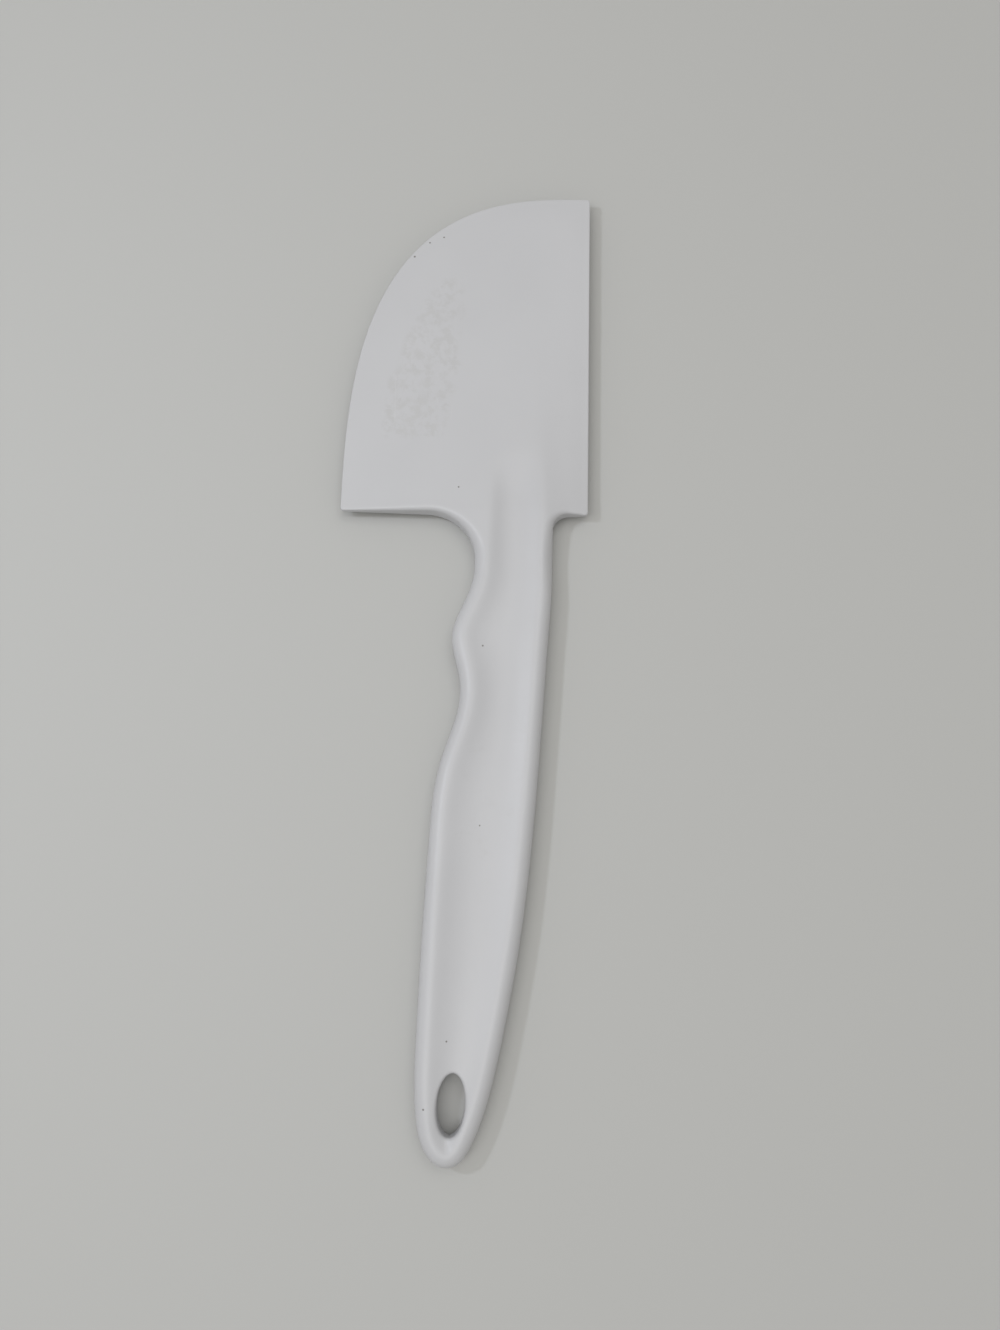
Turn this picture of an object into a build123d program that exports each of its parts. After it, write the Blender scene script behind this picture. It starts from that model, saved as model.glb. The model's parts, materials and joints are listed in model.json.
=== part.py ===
from build123d import *

import math
import os

# Flexible putty knife, moulded in one piece of soft white plastic. Millimetres.
# +X points to the straight scraping edge, +Y to the tip and +Z up. The origin is under the middle
# of the whole knife, on the surface that it lies on, and the moulding is alike on both faces.
# Its two regions are two parts: the handle, which is stiff and ends in the thick root of the blade,
# and the blade, which flexes and so turns about a line across that root.

# ---- Driving dimensions ----

grip_length = 158.2  # butt to shoulders
blade_length = 91.8  # shoulders to tip
blade_width = 64.2  # curved edge to straight edge
grip_thickness = 8.0
side_radius = 3.3  # rounding of the grip's sides, neck and shoulders, on both faces

# Blade
curve_exponent = 2.8  # of the superellipse that the curved edge follows: 2 would be an ellipse
shoulder_step = 9.1  # width of the shoulder between the grip and the straight edge
curved_neck_radius = 12.7
straight_neck_radius = 4.2
edge_thickness = 1.2
tip_thickness = 1.4  # on the ridge, where it reaches the tip
ridge_thickness = 8.3  # on the ridge at the shoulders, where the grip's faces cut it flat
ridge_inset = 9.6  # middle of the ridge, from the grip's straight side
ridge_root_width = 13.0
ridge_tip_width = 3.0
cheek_length = 14.0  # how far down the neck the blade's slopes reach

# Flexing line
root_length = 18.8  # shoulders to the flexing line
flex_clearance = 0.35  # between the blade's rounded root and its seat, so that it can turn

# Dish in each face
dish_depth = 1.8
curved_rim_width = 3.9  # curved side of the grip, and butt, to the edge of the dish
straight_rim_width = 3.2  # straight side of the grip to the edge of the dish
dish_end_gap = 3.0  # the dish's end to the flexing line
dish_end_radius = 6.0  # in the blade
dish_butt_radius = 3.9

# Hanging eye
eye_width = 7.0
eye_length = 14.4
eye_rise = 13.8  # butt to the middle of the eye
eye_inset = 21.8  # middle of the eye, from the grip's straight side at the neck
eye_lean = 3.0  # degrees, with the grip's lean

# Sides of the grip, measured inwards from its straight side at the neck: first the finger notches as
# (distance below the shoulders, curved side, straight side), then the swell as (share of the way from
# notches to butt, curved side, straight side), then the butt as (distance above it, and so on).
notch_stations = [
    (14.7, 19.9, 0.0),
    (24.0, 22.2, 0.2),
    (33.2, 25.1, 0.8),  # crest between the finger notches
    (41.0, 23.5, 1.25),
    (49.1, 22.7, 1.7),  # deepest point of the lower notch
    (64.3, 26.8, 2.6),
]
swell_stations = [
    (0.3, 29.1, 4.0),
    (0.72, 30.1, 7.1),
]
butt_stations = [
    (28.0, 30.5, 10.3),
    (12.3, 30.1, 14.0),
    (4.1, 28.0, 17.3),
    (1.3, 25.8, 19.3),
]
butt_inset = 22.5  # lowest point of the butt

# ---- Places that follow from them ----

butt_y = -(grip_length + blade_length) / 2
shoulder_y = butt_y + grip_length
tip_y = shoulder_y + blade_length
flex_y = shoulder_y + root_length
straight_x = blade_width / 2
curved_x = -blade_width / 2
grip_x = straight_x - shoulder_step
ridge_x = grip_x - ridge_inset
mid_z = grip_thickness / 2
eye_x = grip_x - eye_inset
eye_y = butt_y + eye_rise
overhang = 0.8  # how far cutters and blanks reach past the outline
cutter_height = grip_thickness  # how far cutters reach above the middle of the thickness
root_stations = [shoulder_y - cheek_length, shoulder_y]
root_stations += [shoulder_y + root_length * share for share in (0.33, 0.67, 1, 1.3)]
blade_stations = [flex_y + (tip_y - flex_y) * share for share in (0, 0.1, 0.2, 0.35, 0.5, 0.7, 1, 1.1)]

notches_y = shoulder_y - notch_stations[-1][0]
swell_length = notches_y - butt_y - butt_stations[0][0]
grip_sides = [(shoulder_y - drop, grip_x - a, grip_x - b) for drop, a, b in notch_stations]
grip_sides += [(notches_y - swell_length * share, grip_x - a, grip_x - b) for share, a, b in swell_stations]
grip_sides += [(butt_y + rise, grip_x - a, grip_x - b) for rise, a, b in butt_stations]


def curved_edge(angle):
    """Point of the curved edge: 0 degrees at the shoulder, 90 at the tip."""
    power = 2 / curve_exponent
    across = math.cos(math.radians(angle)) ** power
    along = math.sin(math.radians(angle)) ** power
    return straight_x - blade_width * across, shoulder_y + blade_length * along


def curved_edge_x(y):
    """Where the curved edge is, at y."""
    share = (y - shoulder_y) / blade_length
    return straight_x - blade_width * (1 - share**curve_exponent) ** (1 / curve_exponent)


def ridge(y):
    """(half width, half thickness) of the blade's ridge at y: it thins quickly, then slowly."""
    share = max(0.0, (y - shoulder_y) / blade_length)
    half_width = (ridge_root_width + (ridge_tip_width - ridge_root_width) * share) / 2
    half_thickness = (tip_thickness + (ridge_thickness - tip_thickness) * (1 - share) ** 2) / 2
    return half_width, half_thickness


def slopes(y, left, right, more=0.0):
    """Upper edge of the blade's section at y, from left to right, as (x, height above the middle)."""
    half_width, top = ridge(y)
    edge = edge_thickness / 2
    ridge_left = ridge_x - half_width
    ridge_right = ridge_x + half_width
    left_slope = (top - edge) / (ridge_left - curved_x)
    right_slope = (top - edge) / (straight_x - ridge_right)
    return [
        (left, edge + (left - curved_x) * left_slope + more),
        (ridge_left, top + more),
        (ridge_right, top + more),
        (right, edge + (straight_x - right) * right_slope + more),
    ]


def across(y):
    """Plane across the knife at y, whose own Y is height above the middle of the thickness."""
    return Plane(origin=(0, y, mid_z), x_dir=(1, 0, 0), z_dir=(0, -1, 0))


def dish_sections():
    """(y, left end, right end, depth) of the dish, from the butt to its end in the blade."""
    sections = []
    butt_centre = (grip_x - butt_inset, butt_y + curved_rim_width + dish_butt_radius)
    for angle, share in ((75, 0.35), (35, 0.75)):
        half = dish_butt_radius * math.cos(math.radians(angle))
        y = butt_centre[1] - dish_butt_radius * math.sin(math.radians(angle))
        sections.append((y, butt_centre[0] - half, butt_centre[0] + half, dish_depth * share))
    for y, left, right in reversed(grip_sides[:-2]):
        sections.append((y, left + curved_rim_width, right - straight_rim_width, dish_depth))
    end_centre_y = flex_y - dish_end_gap - dish_end_radius
    for angle, share in ((0, 0.8), (40, 0.5), (75, 0.2)):
        half = dish_end_radius * math.cos(math.radians(angle))
        y = end_centre_y + dish_end_radius * math.sin(math.radians(angle))
        sections.append((y, ridge_x - half, ridge_x + half, dish_depth * share))
    return sections


# ---- Outline of the whole knife ----

with BuildSketch() as outline:
    with BuildLine():
        curve = Spline(
            *[curved_edge(angle) for angle in range(0, 91, 10)],
            tangents=((0, 1), (1, 0)),
        )
        straight_edge = Line(curve @ 1, (straight_x, shoulder_y))
        straight_shoulder = Line(straight_edge @ 1, (grip_x, shoulder_y))
        straight_neck = Line(straight_shoulder @ 1, (grip_x, grip_sides[0][0]))
        grip_side = Spline(
            *[(right, y) for y, left, right in grip_sides],
            (grip_x - butt_inset, butt_y),
            *[(left, y) for y, left, right in reversed(grip_sides)],
            tangents=((0, -1), (0, 1)),
            tangent_scalars=(1, 1),
        )
        curved_neck = Line(grip_side @ 1, (grip_sides[0][1], shoulder_y))
        curved_shoulder = Line(curved_neck @ 1, curve @ 0)
    make_face()
    neck_corner = outline.vertices().sort_by_distance(curved_neck @ 1)[0]
    fillet(neck_corner, radius=curved_neck_radius)
    neck_corner = outline.vertices().sort_by_distance(straight_neck @ 0)[0]
    fillet(neck_corner, radius=straight_neck_radius)

# ---- Handle: the stiff region ----

with BuildPart() as handle:
    with BuildSketch():
        add(outline.sketch)
        with Locations((0, flex_y)):
            Rectangle(
                blade_width * 2,
                blade_length,
                align=(Align.CENTER, Align.MIN),
                mode=Mode.SUBTRACT,
            )
    extrude(amount=grip_thickness)
    rims = handle.edges().filter_by(lambda e: e.bounding_box().size.Z < 0.01)
    fillet(rims.filter_by(lambda e: e.center().Y < flex_y - 0.01), radius=side_radius)

    # The blade's slopes, cut from both faces
    for side in (1, -1):
        for y in root_stations:
            top = slopes(y, curved_x - overhang, straight_x + overhang)
            points = [*top, (straight_x + overhang, cutter_height), (curved_x - overhang, cutter_height)]
            with BuildSketch(across(y)):
                with BuildLine():
                    Polyline(*[(px, pz * side) for px, pz in points], close=True)
                make_face()
        loft(ruled=True, mode=Mode.SUBTRACT)

    # Dish in each face
    for side in (1, -1):
        for y, left, right, depth in dish_sections():
            crest = min(mid_z, ridge(y)[1])
            with BuildSketch(across(y)):
                with BuildLine():
                    bowl = ThreePointArc(
                        (left, crest * side),
                        ((left + right) / 2, (crest - depth) * side),
                        (right, crest * side),
                    )
                    lid = cutter_height * side
                    Polyline(bowl @ 1, (right, lid), (left, lid), bowl @ 0)
                make_face()
        loft(ruled=True, mode=Mode.SUBTRACT)

    # Hanging eye
    with BuildSketch(Plane.XY):
        with Locations((eye_x, eye_y)):
            Ellipse(eye_width / 2, eye_length / 2, rotation=-eye_lean)
    extrude(amount=grip_thickness, mode=Mode.SUBTRACT)

    # Seat for the blade's rounded root
    with BuildSketch(across(flex_y)):
        with BuildLine():
            seat = slopes(flex_y, curved_x - overhang, straight_x + overhang, more=flex_clearance)
            Polyline((seat[0][0], 0), *seat, (seat[-1][0], 0), close=True)
        make_face()
    revolve(axis=Axis((0, flex_y, mid_z), (1, 0, 0)), mode=Mode.SUBTRACT)

# ---- Blade: the flexible region ----

with BuildPart() as blade:
    for y in blade_stations:
        top = slopes(y, curved_x - overhang, straight_x + overhang)
        with BuildSketch(across(y)):
            with BuildLine():
                Polyline(*top, *[(px, -pz) for px, pz in reversed(top)], close=True)
            make_face()
    loft(ruled=True)
    with BuildSketch():
        add(outline.sketch)
    extrude(amount=grip_thickness, mode=Mode.INTERSECT)

    # Rounded root, which turns in the handle's seat
    with BuildSketch(across(flex_y)):
        with BuildLine():
            root = slopes(flex_y, curved_edge_x(flex_y), straight_x)
            Polyline((root[0][0], 0), *root, (root[-1][0], 0), close=True)
        make_face()
    revolve(axis=Axis((0, flex_y, mid_z), (1, 0, 0)), revolution_arc=180)

# ---- Files ----

os.makedirs("parts", exist_ok=True)
handle.part.label = "handle"
export_step(handle.part, "parts/handle.step")
blade.part.label = "blade"
export_step(blade.part, "parts/blade.step")
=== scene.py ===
import json
import math

import bpy
import numpy as np
from mathutils import Matrix, Vector
from mathutils.geometry import delaunay_2d_cdt

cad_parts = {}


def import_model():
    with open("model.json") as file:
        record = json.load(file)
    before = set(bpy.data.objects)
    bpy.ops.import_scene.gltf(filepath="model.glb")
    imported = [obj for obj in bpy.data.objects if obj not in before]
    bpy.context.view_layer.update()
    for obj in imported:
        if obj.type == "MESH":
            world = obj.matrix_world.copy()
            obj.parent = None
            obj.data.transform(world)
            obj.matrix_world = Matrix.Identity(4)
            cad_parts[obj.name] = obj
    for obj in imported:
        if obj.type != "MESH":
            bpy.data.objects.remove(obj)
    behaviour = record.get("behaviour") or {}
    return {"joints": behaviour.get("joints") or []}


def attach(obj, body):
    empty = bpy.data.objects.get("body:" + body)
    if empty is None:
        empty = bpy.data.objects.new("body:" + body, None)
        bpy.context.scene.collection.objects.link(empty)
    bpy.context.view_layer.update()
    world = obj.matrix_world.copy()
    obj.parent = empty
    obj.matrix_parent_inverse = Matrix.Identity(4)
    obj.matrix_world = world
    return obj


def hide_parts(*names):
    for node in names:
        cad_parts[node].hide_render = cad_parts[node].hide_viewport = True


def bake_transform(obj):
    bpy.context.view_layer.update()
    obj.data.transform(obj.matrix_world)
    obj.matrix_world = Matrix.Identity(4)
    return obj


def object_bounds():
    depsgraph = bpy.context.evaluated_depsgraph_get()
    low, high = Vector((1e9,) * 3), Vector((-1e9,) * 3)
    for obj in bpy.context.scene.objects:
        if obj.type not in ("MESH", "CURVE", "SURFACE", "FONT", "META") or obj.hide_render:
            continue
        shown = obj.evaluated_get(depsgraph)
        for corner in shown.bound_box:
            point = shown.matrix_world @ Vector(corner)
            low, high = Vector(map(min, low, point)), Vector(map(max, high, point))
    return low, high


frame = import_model()
cad_low, cad_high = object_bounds()

# One-piece plastic putty knife. Everything is in metres. The moulding is one smooth surface: its
# height is worked out from the outline, the rounded sides, the blade's slopes and the dish, then it
# is cut at the flexing line into the stiff handle and the blade that bends.

MM = 0.001

# ---- Sizes ----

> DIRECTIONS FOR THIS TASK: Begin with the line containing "# ---- Files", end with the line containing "low, high = Vector((1e9,)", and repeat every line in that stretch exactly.

> SOLUTION FOR THIS EXERCISE:
# ---- Files ----

os.makedirs("parts", exist_ok=True)
handle.part.label = "handle"
export_step(handle.part, "parts/handle.step")
blade.part.label = "blade"
export_step(blade.part, "parts/blade.step")
=== scene.py ===
import json
import math

import bpy
import numpy as np
from mathutils import Matrix, Vector
from mathutils.geometry import delaunay_2d_cdt

cad_parts = {}


def import_model():
    with open("model.json") as file:
        record = json.load(file)
    before = set(bpy.data.objects)
    bpy.ops.import_scene.gltf(filepath="model.glb")
    imported = [obj for obj in bpy.data.objects if obj not in before]
    bpy.context.view_layer.update()
    for obj in imported:
        if obj.type == "MESH":
            world = obj.matrix_world.copy()
            obj.parent = None
            obj.data.transform(world)
            obj.matrix_world = Matrix.Identity(4)
            cad_parts[obj.name] = obj
    for obj in imported:
        if obj.type != "MESH":
            bpy.data.objects.remove(obj)
    behaviour = record.get("behaviour") or {}
    return {"joints": behaviour.get("joints") or []}


def attach(obj, body):
    empty = bpy.data.objects.get("body:" + body)
    if empty is None:
        empty = bpy.data.objects.new("body:" + body, None)
        bpy.context.scene.collection.objects.link(empty)
    bpy.context.view_layer.update()
    world = obj.matrix_world.copy()
    obj.parent = empty
    obj.matrix_parent_inverse = Matrix.Identity(4)
    obj.matrix_world = world
    return obj


def hide_parts(*names):
    for node in names:
        cad_parts[node].hide_render = cad_parts[node].hide_viewport = True


def bake_transform(obj):
    bpy.context.view_layer.update()
    obj.data.transform(obj.matrix_world)
    obj.matrix_world = Matrix.Identity(4)
    return obj


def object_bounds():
    depsgraph = bpy.context.evaluated_depsgraph_get()
    low, high = Vector((1e9,) * 3), Vector((-1e9,) * 3)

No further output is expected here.